What you are asked to do
Look through the records that follow. Copy every line containing the word "model".

Materials provided
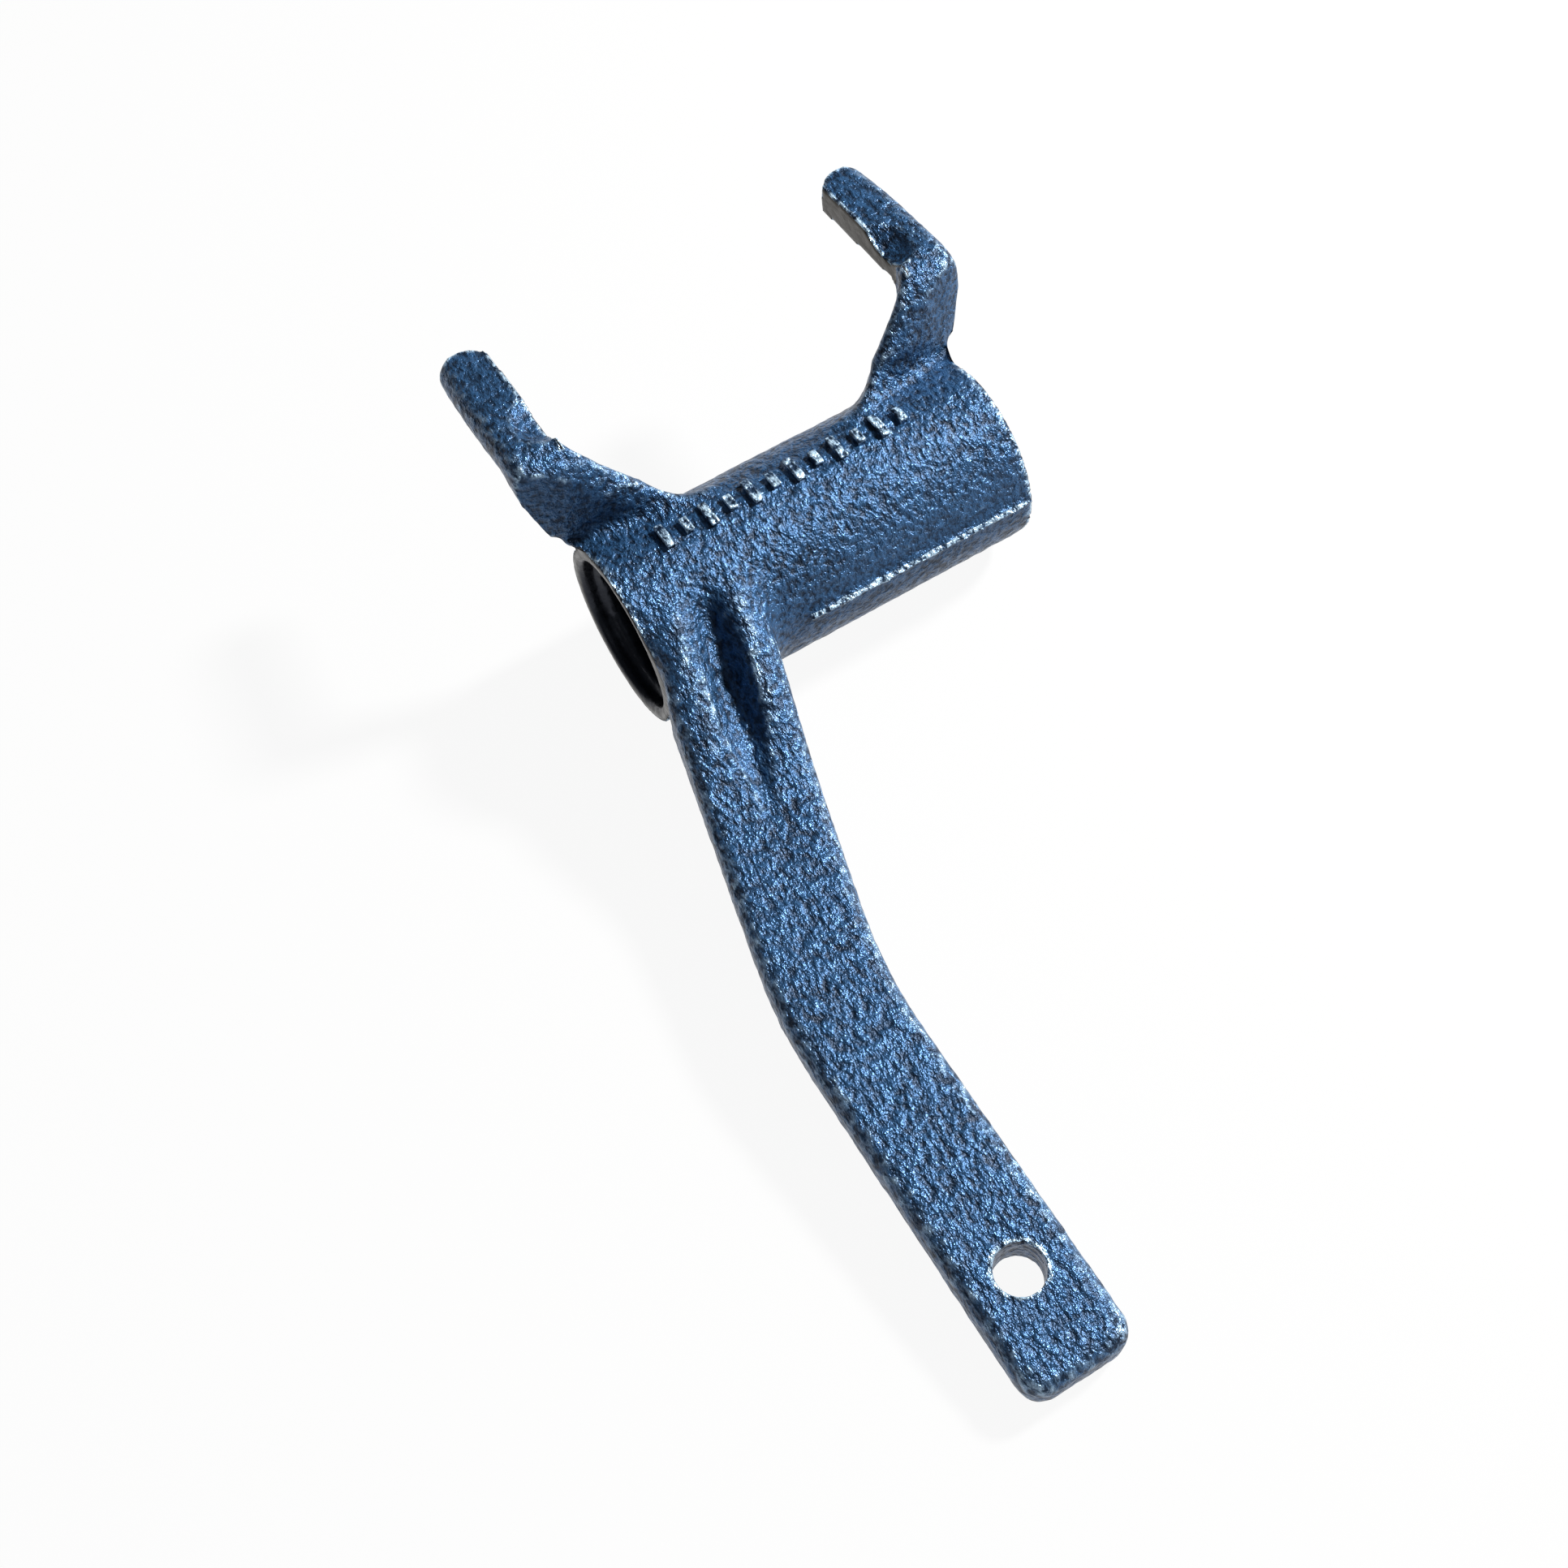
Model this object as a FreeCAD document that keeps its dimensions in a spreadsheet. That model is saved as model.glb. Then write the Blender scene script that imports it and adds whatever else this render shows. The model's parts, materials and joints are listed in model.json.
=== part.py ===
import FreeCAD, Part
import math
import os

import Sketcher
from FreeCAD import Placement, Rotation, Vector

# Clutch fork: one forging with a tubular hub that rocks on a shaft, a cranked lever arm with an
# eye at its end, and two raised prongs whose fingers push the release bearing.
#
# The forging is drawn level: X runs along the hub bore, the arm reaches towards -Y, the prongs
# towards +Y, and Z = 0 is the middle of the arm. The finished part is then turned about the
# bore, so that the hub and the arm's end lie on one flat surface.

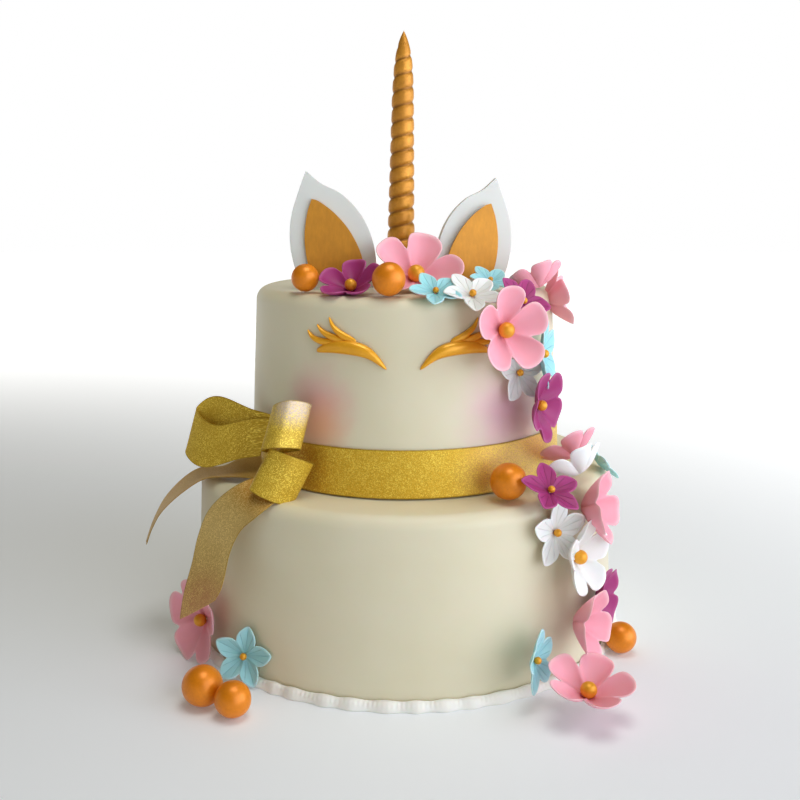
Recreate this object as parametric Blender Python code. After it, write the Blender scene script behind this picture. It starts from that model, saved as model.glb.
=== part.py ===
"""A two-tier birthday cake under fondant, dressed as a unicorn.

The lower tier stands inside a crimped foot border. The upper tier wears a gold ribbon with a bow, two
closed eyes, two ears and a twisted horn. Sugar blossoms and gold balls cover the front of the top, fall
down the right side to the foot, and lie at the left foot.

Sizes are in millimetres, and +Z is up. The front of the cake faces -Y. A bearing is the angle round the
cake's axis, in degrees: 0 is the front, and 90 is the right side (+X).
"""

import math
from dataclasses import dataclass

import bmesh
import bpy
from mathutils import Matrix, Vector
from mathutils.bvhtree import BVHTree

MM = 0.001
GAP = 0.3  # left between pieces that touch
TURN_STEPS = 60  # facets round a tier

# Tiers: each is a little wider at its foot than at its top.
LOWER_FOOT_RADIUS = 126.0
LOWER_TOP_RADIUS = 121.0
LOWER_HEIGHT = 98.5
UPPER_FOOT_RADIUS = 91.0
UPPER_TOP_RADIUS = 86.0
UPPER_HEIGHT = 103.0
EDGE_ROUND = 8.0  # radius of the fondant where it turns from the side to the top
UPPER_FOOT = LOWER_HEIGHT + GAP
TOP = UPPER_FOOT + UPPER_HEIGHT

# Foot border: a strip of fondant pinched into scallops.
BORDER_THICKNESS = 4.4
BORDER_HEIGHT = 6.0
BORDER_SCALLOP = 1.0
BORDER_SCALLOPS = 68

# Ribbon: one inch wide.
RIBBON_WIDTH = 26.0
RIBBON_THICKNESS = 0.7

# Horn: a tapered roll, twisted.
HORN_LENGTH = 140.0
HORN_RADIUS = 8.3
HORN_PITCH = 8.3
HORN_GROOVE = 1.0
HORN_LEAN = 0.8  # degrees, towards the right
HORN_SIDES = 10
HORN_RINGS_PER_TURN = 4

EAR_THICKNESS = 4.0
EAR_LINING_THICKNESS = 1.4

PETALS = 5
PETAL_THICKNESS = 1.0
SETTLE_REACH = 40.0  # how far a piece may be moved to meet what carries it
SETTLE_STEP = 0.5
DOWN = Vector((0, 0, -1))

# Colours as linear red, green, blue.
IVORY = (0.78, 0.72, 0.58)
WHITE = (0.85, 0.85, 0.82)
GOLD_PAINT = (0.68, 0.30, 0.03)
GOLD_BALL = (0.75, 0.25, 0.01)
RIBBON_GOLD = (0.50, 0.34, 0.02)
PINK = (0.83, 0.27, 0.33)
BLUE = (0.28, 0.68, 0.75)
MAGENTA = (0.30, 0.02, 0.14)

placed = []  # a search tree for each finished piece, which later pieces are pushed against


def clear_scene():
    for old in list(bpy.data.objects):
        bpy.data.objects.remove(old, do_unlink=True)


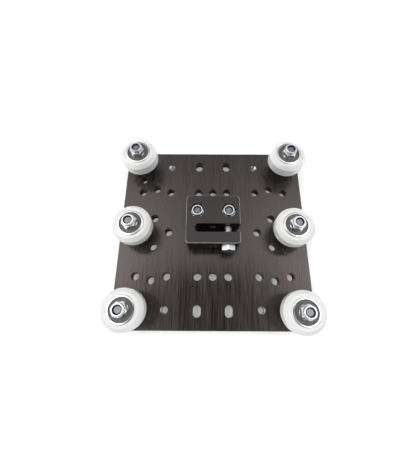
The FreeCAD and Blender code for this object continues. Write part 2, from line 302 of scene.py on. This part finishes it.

Solution for this task
Model this object as a FreeCAD document that keeps its dimensions in a spreadsheet. That model is saved as model.glb. Then write the Blender scene script that imports it and adds whatever else this render shows. The model's parts, materials and joints are listed in model.json.
Recreate this object as parametric Blender Python code. After it, write the Blender scene script behind this picture. It starts from that model, saved as model.glb.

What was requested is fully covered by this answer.